You need to tread a fine line when paying homage to 1980s action movies. Wink too much at the audience and it’ll either feel like you’re striving for cult status or telling the audience they shouldn’t take your film so seriously; play it too straight and you run risk of viewers not realizing you’re in on the highly ridiculous joke. The recent Jason Statham vehicle The Beekeeper is, for me at least, the best recent example of a filmmaker perfecting that balance of gritty sincerity and knowing stupidity, but in its best moments, Doug Liman’s remake of Road House threatens to give it a run for its money. It has several scenes that deliver intentional laughs while servicing a gritty, western-aping narrative which stretches credulity beyond breaking point long before we learn of an evil cabal of property developers and their endless string of violent henchmen. Liman knows how silly this is, but in its earliest and best stretches, never plays his hands so clearly as to make his movie seem like nothing more than genre pastiche.
This is largely thanks to the presence of Jake Gyllenhaal as former UFC fighter Dalton. In recent years, the actor has oscillated between conventional action-hero roles and those of motor-mouthed psychopaths.
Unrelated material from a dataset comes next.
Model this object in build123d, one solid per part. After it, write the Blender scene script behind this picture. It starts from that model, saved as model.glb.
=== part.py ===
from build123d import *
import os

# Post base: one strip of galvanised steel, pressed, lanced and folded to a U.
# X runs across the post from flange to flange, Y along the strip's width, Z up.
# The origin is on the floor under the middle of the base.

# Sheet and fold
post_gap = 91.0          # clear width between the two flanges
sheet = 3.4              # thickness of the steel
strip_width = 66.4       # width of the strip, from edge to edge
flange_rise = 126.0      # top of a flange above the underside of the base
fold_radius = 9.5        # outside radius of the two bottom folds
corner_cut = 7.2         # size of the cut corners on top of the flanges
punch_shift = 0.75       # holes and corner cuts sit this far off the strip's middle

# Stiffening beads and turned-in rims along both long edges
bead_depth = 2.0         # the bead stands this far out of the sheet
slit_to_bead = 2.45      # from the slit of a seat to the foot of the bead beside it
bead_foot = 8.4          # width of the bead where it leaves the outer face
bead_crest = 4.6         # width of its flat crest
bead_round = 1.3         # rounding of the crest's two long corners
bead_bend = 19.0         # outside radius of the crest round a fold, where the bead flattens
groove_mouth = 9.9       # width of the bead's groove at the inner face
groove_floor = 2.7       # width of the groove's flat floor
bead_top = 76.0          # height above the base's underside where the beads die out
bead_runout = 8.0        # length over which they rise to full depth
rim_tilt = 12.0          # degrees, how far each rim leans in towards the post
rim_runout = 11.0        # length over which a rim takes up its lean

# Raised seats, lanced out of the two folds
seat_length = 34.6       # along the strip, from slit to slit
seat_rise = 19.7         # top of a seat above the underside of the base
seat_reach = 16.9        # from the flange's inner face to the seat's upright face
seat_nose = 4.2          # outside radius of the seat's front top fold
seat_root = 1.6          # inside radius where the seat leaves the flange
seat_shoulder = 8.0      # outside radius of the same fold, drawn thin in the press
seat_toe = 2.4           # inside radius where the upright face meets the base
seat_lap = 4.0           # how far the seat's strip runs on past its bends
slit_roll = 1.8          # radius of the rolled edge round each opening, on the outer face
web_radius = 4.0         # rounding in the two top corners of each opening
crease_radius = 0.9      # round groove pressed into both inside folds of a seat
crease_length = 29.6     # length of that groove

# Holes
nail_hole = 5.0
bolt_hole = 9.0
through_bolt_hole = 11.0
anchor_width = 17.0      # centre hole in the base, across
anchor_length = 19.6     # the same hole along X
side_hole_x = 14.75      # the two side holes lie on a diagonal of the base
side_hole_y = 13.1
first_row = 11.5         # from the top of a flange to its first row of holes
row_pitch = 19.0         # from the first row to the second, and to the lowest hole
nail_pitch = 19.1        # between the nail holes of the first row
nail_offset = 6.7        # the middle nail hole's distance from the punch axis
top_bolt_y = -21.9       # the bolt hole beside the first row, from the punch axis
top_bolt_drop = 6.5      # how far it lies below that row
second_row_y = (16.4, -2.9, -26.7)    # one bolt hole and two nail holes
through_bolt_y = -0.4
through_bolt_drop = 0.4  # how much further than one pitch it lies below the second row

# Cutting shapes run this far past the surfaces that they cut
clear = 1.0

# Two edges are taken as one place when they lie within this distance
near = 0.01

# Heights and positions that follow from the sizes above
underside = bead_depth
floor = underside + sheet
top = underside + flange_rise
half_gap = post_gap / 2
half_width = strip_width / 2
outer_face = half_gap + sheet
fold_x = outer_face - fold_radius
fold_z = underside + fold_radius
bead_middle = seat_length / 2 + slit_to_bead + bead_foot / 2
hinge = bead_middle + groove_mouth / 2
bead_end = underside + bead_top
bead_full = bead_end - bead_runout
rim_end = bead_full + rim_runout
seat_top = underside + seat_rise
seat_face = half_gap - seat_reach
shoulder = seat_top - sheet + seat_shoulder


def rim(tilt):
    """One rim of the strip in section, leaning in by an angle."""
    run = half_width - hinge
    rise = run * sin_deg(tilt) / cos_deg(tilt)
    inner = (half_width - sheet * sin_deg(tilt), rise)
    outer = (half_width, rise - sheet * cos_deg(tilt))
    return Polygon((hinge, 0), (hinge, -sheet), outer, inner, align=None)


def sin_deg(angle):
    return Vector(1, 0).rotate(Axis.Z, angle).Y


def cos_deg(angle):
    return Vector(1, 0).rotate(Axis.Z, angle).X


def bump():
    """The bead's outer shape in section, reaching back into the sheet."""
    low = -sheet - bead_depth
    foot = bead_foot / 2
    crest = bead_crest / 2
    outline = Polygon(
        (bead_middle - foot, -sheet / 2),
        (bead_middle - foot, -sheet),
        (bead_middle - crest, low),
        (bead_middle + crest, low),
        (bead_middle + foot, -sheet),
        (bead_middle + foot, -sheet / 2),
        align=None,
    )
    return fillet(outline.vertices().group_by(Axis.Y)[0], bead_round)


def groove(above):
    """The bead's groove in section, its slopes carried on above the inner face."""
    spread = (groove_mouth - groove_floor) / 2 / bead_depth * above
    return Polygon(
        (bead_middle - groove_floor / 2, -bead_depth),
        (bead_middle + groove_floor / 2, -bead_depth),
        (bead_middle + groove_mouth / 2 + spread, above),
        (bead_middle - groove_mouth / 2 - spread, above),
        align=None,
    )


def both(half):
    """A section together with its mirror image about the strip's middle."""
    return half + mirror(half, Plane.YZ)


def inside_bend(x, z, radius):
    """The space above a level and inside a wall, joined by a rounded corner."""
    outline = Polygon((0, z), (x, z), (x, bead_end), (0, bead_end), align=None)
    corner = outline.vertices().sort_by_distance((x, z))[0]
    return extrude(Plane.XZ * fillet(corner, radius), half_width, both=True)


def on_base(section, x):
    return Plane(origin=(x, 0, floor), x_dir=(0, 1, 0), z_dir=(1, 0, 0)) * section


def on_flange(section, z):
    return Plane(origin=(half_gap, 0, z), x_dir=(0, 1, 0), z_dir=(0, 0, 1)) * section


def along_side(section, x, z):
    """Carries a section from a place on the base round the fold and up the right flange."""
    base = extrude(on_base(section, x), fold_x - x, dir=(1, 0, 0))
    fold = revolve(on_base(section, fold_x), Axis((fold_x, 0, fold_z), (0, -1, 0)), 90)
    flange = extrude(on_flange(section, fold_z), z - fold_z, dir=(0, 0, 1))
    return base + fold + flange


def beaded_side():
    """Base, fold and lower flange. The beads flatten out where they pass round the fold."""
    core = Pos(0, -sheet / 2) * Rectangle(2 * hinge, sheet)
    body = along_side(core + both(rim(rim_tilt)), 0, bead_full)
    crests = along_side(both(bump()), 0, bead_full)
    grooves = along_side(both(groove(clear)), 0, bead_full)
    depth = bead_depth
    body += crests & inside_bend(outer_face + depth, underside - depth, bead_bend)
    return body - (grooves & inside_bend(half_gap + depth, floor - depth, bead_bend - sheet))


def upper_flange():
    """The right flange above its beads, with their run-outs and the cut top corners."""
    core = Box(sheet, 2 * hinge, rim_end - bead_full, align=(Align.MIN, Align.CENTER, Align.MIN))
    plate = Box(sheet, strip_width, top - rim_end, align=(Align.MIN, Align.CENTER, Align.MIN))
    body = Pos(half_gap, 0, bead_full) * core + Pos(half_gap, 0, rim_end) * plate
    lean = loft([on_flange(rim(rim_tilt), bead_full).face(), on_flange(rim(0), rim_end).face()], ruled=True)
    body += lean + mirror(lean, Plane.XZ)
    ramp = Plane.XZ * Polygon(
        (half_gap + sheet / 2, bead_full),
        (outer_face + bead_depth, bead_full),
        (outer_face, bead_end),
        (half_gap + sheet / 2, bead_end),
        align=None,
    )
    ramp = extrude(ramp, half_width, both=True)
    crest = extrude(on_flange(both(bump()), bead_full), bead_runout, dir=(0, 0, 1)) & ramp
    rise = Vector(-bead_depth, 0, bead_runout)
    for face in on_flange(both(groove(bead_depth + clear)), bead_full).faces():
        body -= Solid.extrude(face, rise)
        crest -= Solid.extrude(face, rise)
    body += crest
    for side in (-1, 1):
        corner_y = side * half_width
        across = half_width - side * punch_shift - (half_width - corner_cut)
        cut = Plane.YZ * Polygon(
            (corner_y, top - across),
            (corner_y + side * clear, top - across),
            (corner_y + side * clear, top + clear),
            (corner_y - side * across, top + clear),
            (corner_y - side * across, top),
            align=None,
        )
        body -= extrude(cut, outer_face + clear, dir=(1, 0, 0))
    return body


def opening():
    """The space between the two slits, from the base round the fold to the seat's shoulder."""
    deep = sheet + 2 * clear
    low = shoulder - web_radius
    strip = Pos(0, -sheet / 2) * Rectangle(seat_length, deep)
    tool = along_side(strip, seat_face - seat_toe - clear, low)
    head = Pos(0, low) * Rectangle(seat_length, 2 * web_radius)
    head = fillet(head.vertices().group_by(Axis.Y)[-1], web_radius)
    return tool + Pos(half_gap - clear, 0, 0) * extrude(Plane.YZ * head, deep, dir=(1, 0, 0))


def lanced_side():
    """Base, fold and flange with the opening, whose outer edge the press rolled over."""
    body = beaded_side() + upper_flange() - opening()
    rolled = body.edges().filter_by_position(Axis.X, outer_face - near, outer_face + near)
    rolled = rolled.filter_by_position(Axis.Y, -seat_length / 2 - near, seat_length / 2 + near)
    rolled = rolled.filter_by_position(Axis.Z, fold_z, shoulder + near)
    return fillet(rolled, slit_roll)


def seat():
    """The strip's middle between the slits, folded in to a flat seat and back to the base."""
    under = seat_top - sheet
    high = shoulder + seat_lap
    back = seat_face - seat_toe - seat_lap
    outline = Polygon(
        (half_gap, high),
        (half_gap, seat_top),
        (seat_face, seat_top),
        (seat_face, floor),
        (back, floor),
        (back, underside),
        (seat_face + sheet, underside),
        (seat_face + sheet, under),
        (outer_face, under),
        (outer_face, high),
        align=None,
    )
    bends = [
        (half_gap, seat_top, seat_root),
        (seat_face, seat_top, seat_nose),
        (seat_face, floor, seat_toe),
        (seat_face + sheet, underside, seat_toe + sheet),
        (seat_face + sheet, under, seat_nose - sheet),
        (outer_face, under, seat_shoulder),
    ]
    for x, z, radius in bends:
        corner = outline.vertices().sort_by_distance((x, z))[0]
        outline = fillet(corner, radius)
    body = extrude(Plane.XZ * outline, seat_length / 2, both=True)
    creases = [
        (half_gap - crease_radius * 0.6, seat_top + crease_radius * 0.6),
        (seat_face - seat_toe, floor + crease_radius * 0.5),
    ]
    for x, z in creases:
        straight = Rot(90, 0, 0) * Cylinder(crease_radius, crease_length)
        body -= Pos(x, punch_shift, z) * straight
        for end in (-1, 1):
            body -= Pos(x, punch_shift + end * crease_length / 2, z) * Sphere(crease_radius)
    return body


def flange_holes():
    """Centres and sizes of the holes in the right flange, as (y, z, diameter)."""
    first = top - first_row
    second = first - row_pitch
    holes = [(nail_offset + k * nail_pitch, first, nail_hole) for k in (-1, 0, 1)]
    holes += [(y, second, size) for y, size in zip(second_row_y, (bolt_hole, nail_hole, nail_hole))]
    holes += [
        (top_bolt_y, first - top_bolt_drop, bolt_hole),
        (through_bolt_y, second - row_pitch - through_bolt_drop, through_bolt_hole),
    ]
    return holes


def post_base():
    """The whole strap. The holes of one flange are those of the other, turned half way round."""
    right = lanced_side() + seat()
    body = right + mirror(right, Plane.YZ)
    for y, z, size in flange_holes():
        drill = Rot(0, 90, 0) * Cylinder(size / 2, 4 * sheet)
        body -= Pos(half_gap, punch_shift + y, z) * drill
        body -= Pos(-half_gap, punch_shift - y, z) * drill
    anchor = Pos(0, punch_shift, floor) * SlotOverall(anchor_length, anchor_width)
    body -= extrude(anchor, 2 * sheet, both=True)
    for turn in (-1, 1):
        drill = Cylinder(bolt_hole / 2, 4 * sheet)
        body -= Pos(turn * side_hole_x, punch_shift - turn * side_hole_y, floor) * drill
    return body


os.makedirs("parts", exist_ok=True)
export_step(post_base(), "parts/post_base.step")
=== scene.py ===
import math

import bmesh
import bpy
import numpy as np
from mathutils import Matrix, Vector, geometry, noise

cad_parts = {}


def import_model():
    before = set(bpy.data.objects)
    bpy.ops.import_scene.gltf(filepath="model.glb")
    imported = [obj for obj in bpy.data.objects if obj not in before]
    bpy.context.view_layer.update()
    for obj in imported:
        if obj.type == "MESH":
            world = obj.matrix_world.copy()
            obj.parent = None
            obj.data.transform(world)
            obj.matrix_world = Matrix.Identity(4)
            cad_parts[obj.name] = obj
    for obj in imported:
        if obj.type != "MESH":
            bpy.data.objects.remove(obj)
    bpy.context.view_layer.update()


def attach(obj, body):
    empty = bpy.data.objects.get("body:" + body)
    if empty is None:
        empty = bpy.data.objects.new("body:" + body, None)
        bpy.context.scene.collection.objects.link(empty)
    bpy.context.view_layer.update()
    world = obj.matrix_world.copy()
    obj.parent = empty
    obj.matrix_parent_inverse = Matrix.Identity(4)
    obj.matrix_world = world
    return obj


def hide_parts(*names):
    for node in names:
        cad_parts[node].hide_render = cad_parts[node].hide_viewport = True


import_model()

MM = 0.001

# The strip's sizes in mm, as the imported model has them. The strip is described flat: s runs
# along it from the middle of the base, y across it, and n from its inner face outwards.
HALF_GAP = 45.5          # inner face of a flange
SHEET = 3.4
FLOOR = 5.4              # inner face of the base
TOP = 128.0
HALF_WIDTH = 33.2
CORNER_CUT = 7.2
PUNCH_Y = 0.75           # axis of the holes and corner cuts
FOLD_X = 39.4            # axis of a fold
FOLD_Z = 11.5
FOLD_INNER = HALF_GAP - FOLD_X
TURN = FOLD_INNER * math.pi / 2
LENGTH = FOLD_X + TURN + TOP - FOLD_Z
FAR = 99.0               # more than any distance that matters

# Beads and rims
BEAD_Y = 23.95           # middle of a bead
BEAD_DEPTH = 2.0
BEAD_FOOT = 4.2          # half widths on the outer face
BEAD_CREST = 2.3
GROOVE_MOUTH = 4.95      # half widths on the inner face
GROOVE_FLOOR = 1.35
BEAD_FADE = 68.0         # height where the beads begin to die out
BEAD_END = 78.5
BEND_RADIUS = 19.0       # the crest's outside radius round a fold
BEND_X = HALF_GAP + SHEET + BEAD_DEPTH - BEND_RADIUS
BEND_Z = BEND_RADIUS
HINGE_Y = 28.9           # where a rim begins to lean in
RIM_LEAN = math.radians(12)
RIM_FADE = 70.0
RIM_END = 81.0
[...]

Here, effectively playing the “straight man” fighting against an endless supply of the latter, it feels like his performance is deliberately channeling prior scene partners in the likes of Michael Bay’s Ambulance, who were tasked with grounding the stakes of the thriller while he was given free rein to act as chaotic as he pleased. Perhaps this is why Gyllenhaal is far more interesting than the average brooding action hero, that recent career context serving as an effective shorthand for a livewire personality hidden beneath a societally respectable facade, far less restrained than he initially appears. He manages to make a damaged character resemble a conventional everyman in over his head––no small feat considering how many bones he breaks and how many dry one-liners he can deliver with ease.
Loosely remaking the original, a 1989 Patrick Swayze vehicle now best known as the inspiration for a recurring Family Guy gag, we’re introduced to Dalton not as a bouncer, but a disgraced former UFC fighter who has found a new scam to make money. Infamous for accidentally killing an opponent in the ring, he now shows up unannounced to underground fight clubs and always wins a cash prize because other fighters are too scared to go against him. This is where he first meets Frankie (Jessica Williams), who’s looking to hire new security at her Florida Keys roadhouse where various biker gangs cause untold destruction every night. On his first shift Dalton sends several to the emergency room, but soon discovers they’ve been hired to be there––a shady property developer (Billy Magnussen) is playing dirty in order to buy up the land.
Whereas Gyllenhaal strikes the right balance between sincerity and self-awareness, Road House falters in its second half as the film around him gradually begins taking the material less seriously. This culminates with the introduction of Knox, played by former UFC fighter Conor McGregor in a work of stunt casting that spectacularly fails to pay off. Aiming to harness his image as the unpredictably violent “bad boy” of the sport––a euphemism which translates to “has an extensive ‘controversies’ section on Wikipedia, with several subheadings”––as a shorthand for the only fighter bold enough to square up to Dalton, it’s easy to see why this was inspired casting on paper.
The immediately obvious problem is that McGregor, to put it bluntly, has little-to-no dramatic capabilities; he delivers each line of dialogue as he would to an opponent in the Octagon or at a press conference, leaning into a theatricality as if he were still playing to a paying audience. As his character is first introduced walking away from an explosion completely naked, Liman’s increasing difficulty with maintaining the right tone becomes more pronounced before he even opens his mouth. This man is a physically intimidating presence, the only person who can stop our protagonist in his tracks––yet he’s ushered into the drama via a prolonged visual gag, instantly undermining any threat he could pose. Admittedly, though, even if this scene were effective at introducing a certifiable threat, it would be undercut when we first heard him speak; McGregor is so used to performing for crowds that he talks at other characters rather than to them.
Much has been written of behind-the-scenes controversies, with Liman refusing to embark on a press tour in response to Amazon’s decision to give this a streaming-only release––something which they were quick to counter that he had signed on for. As one of the few people who will see this on the big screen, I find it hard to believe the filmmaker ever had this medium in mind. Liman shoots several of his fight scenes by constantly refocusing the camera angle with each punch from his actors, undermining the simple-but-effective choreography via cinematography that suggests motion-smoothing in action. It’s almost as if somebody told him an alarming number of TV owners haven’t turned off motion-smoothing and was instructed to shoot fight sequences in a manner that will play the same to viewers on every device, regardless of configuration. It’s a decision that distanced me from what should be inherently kinetic sequences, though there are some inspired ideas that complement the choreography later on––not least one tracking shot slowly becoming a POV just for the sake of having McGregor repeatedly punch the camera.
Gyllenhaal manages to hold this tonally inconsistent film together, but he’s the only person involved who has some clear handle on how this story should be told from beginning to end. Whenever Road House transcends expectations of a direct-to-streaming B-movie, it’s entirely thanks to him.
Road House arrives on Prime Video on March 21.